DIRECTIONS. Give back an exact copy of the lines from the start of the material through the line bearing "BUD_DISC_BASE = 0.3". Include both ends and nothing else.
--------------------------------
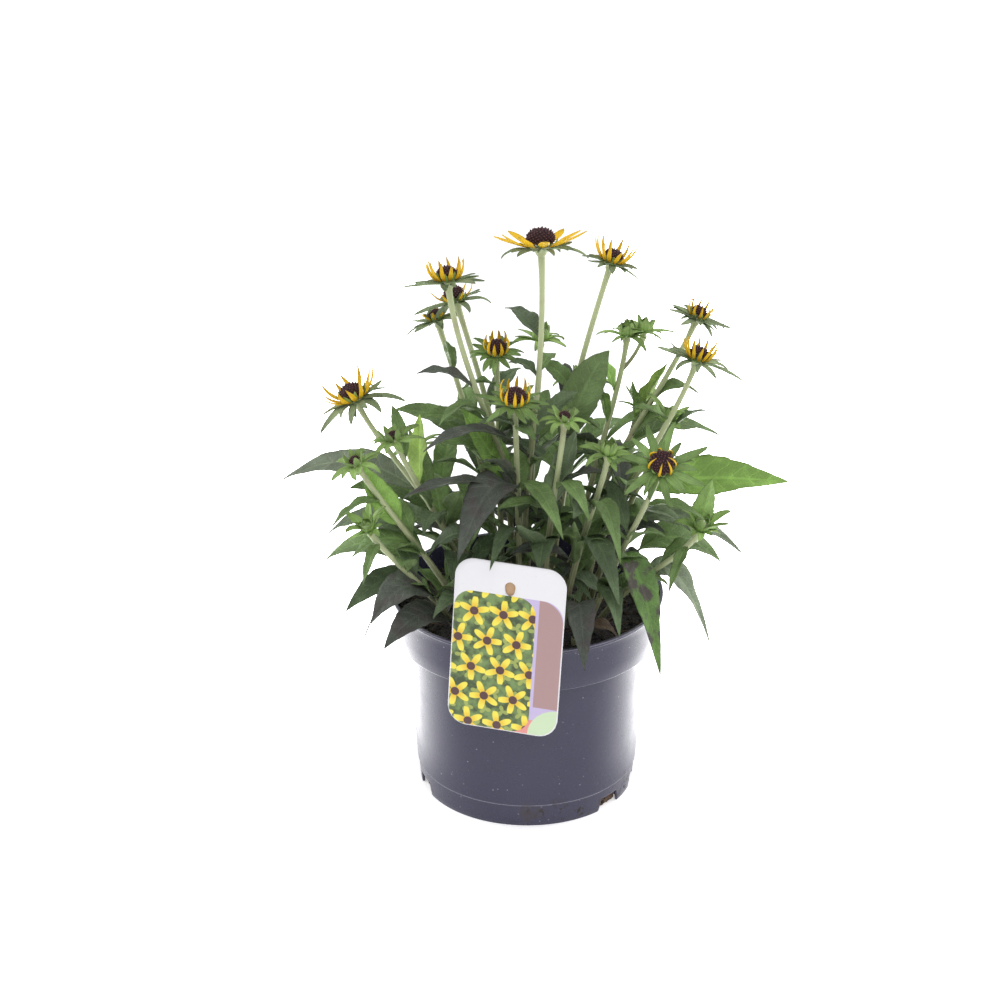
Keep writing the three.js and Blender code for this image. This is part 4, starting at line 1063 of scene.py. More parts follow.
# %% Grow every stem
STEM_RINGS = 44
FOOT_Z = 108.0
LEAF_STALK = 0.06
INNER_LEAVES = 6
STEM_HAIRS = 420
STEM_HAIR_LENGTH = 0.95
NECK_HAIRS = 120
NECK_HAIR_LENGTH = 1.1
BLOOM_DISC_BASE = 1.4
BUD_DISC_BASE = 0.3


def grow(entry, seed):
    """The shapes of one stem with its leaves and green head, and the head's three directions.
    Its radius is the stem's times 1.12 at the foot and 0.9 above, and swells under the head."""
    foot, rise, head, lean, neck, kind, disc, spread, leaves = entry
    foot, head = np.array([*foot, FOOT_Z]), np.array(head, float)
    directions = head_frame(lean)
    axis = directions[2]
    controls = (foot, rise, head - axis * neck, head - axis)
    s = np.linspace(0, 1, STEM_RINGS)
    place, along = cubic(*controls, s)
    radius = STEM_RADIUS * (1.12 - 0.22 * smooth(s, 0, 0.7)) + 0.5 * smooth(s, 0.9, 1.0)
    shapes = [stem_skin(place, along, radius)]
    for number, (share, x, y, z, half_width, arch, roll, tone) in enumerate(leaves):
        root = cubic(*controls, [share])[0][0]
        tip = (x, y, z)
        shapes.append(leaf_skin(root, tip, half_width, arch, roll, LEAF_STALK, tone, seed * 17 + number))
    shapes += inner_leaves(*controls, seed, INNER_LEAVES)
    shapes += green_head(head, directions, kind, disc, spread, seed)
    note_hairs(place, along, radius, STEM_HAIRS, STEM_HAIR_LENGTH, seed)
    note_hairs(place[-10:], along[-10:], radius[-10:], NECK_HAIRS, NECK_HAIR_LENGTH, seed + 400)
    return shapes, directions


def green_piece(name, shapes):
    """The green piece of a stem, in place of its solid."""
    node = f"{name}_stem_and_leaves"
    make_piece(node + "_fine", shapes, [LEAF_FINISH, STEM_FINISH], [node])


for order, entry in enumerate(FLOWERS):
    name = f"flower_{order + 1}"
    shapes, directions = grow(entry, order + 1)
    green_piece(name, shapes)
    head, kind, disc = np.array(entry[2], float), entry[5], entry[6]
    rays = ray_ring(head, directions, kind, disc, order + 1)
    make_piece(f"{name}_rays_fine", [rays], [RAY_FINISH], [f"{name}_rays"])
    florets = disc_dome(head, directions, disc, BLOOM_DISC_BASE, order + 1)
    make_piece(f"{name}_disc_fine", florets, [FLORET_FINISH], [f"{name}_disc"])
print("blooms:", len(FLOWERS))

# %% [markdown]
# Bud stems
#
# They grow in the same way. One of them forks: a thinner side shoot leaves it at about four
# fifths of its length, on a curve with three control points, and carries a head of its own. Three
# others show the dark middle of a bloom that is still to open.

# %% Grow the bud stems
for order, entry in enumerate(BUDS):
    name = f"bud_{order + 1}"
    seed = len(FLOWERS) + order + 1
    shapes, directions = grow(entry, seed)
    if name == "bud_4":
        share, end, lean = SHOOT_OF_BUD_4
        foot, rise, head = np.array([*entry[0], FOOT_Z]), entry[1], np.array(entry[2], float)
        start = cubic(foot, rise, head - directions[2] * entry[4], head - directions[2], [share])[0][0]
        shoot_directions = head_frame(lean)
        end = np.array(end, float)
        bend = end - shoot_directions[2] * 0.5 * np.linalg.norm(end - start)
        place, along = quadratic(start, bend, end - shoot_directions[2], np.linspace(0, 1, 12))
        shapes.append(stem_skin(place, along, np.full(12, 1.2)))
        shapes += green_head(end, shoot_directions, "bud", 3.2, entry[7], seed + 30)
    green_piece(name, shapes)
    if entry[5] == "eyed":
        florets = disc_dome(np.array(entry[2], float), directions, entry[6], BUD_DISC_BASE, seed)
        make_piece(f"{name}_disc_fine", florets, [FLORET_FINISH], [f"{name}_disc"])
print("bud stems:", len(BUDS))

# %% [markdown]
# Leaves from the ground
#
# Lower leaves rise on longer stalks from small crowns at the soil. The ones at the front are
# old: one hangs over the rim with a brown tip, and one has withered on the soil.

# %% Ground leaves
CROWN_Z = 121.0
GROUND_STALK = 0.3
CROWNS = [
    ((28, -46), [(33, -99, 126, 9.5, 34, 0, "plum"), (56, -56, 124, 8, 10, 0, "dry")]),
    ((-20, -46), [(-57, -77, 150, 9, 22, 0, "deep"), (-34, -70, 134, 7, 16, 0, "plum")]),
    ((52, 26), [(124, 36, 132, 13, 26, -20, "mid"), (96, 84, 142, 12, 28, 0, "mid")]),
    ((14, 58), [(52, 96, 138, 13, 26, 0, "mid"), (-14, 98, 142, 12, 26, 0, "deep")]),
    ((-42, 38), [(-66, 92, 138, 13, 26, 0, "mid"), (-110, 70, 146, 12, 26, 0, "deep")]),
    ((-50, 0), [(-128, 26, 138, 12, 26, 25, "mid"), (-112, -34, 132, 9, 22, 25, "deep")]),
]
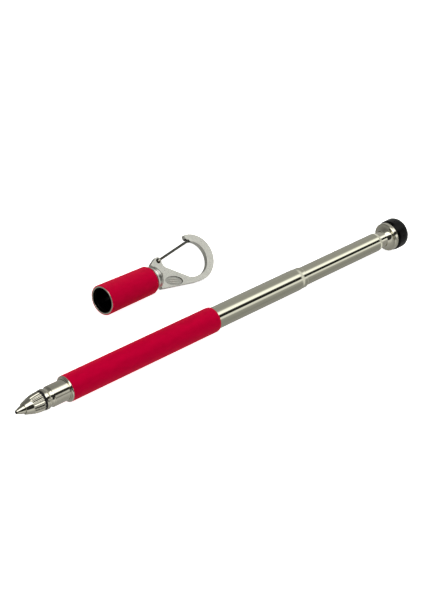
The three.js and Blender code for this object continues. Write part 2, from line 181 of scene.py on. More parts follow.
--------------------------------
EXERCISE OUTPUT.
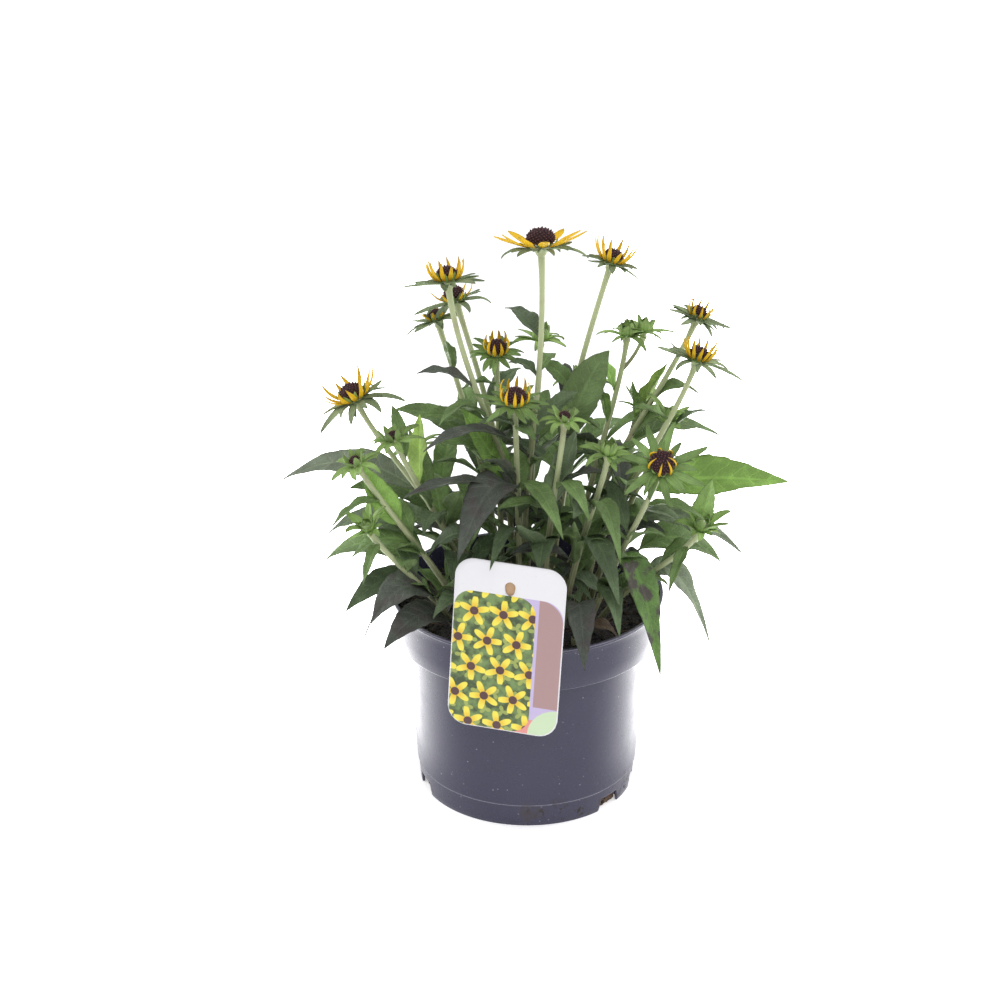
Keep writing the three.js and Blender code for this image. This is part 4, starting at line 1063 of scene.py. More parts follow.
# %% Grow every stem
STEM_RINGS = 44
FOOT_Z = 108.0
LEAF_STALK = 0.06
INNER_LEAVES = 6
STEM_HAIRS = 420
STEM_HAIR_LENGTH = 0.95
NECK_HAIRS = 120
NECK_HAIR_LENGTH = 1.1
BLOOM_DISC_BASE = 1.4
BUD_DISC_BASE = 0.3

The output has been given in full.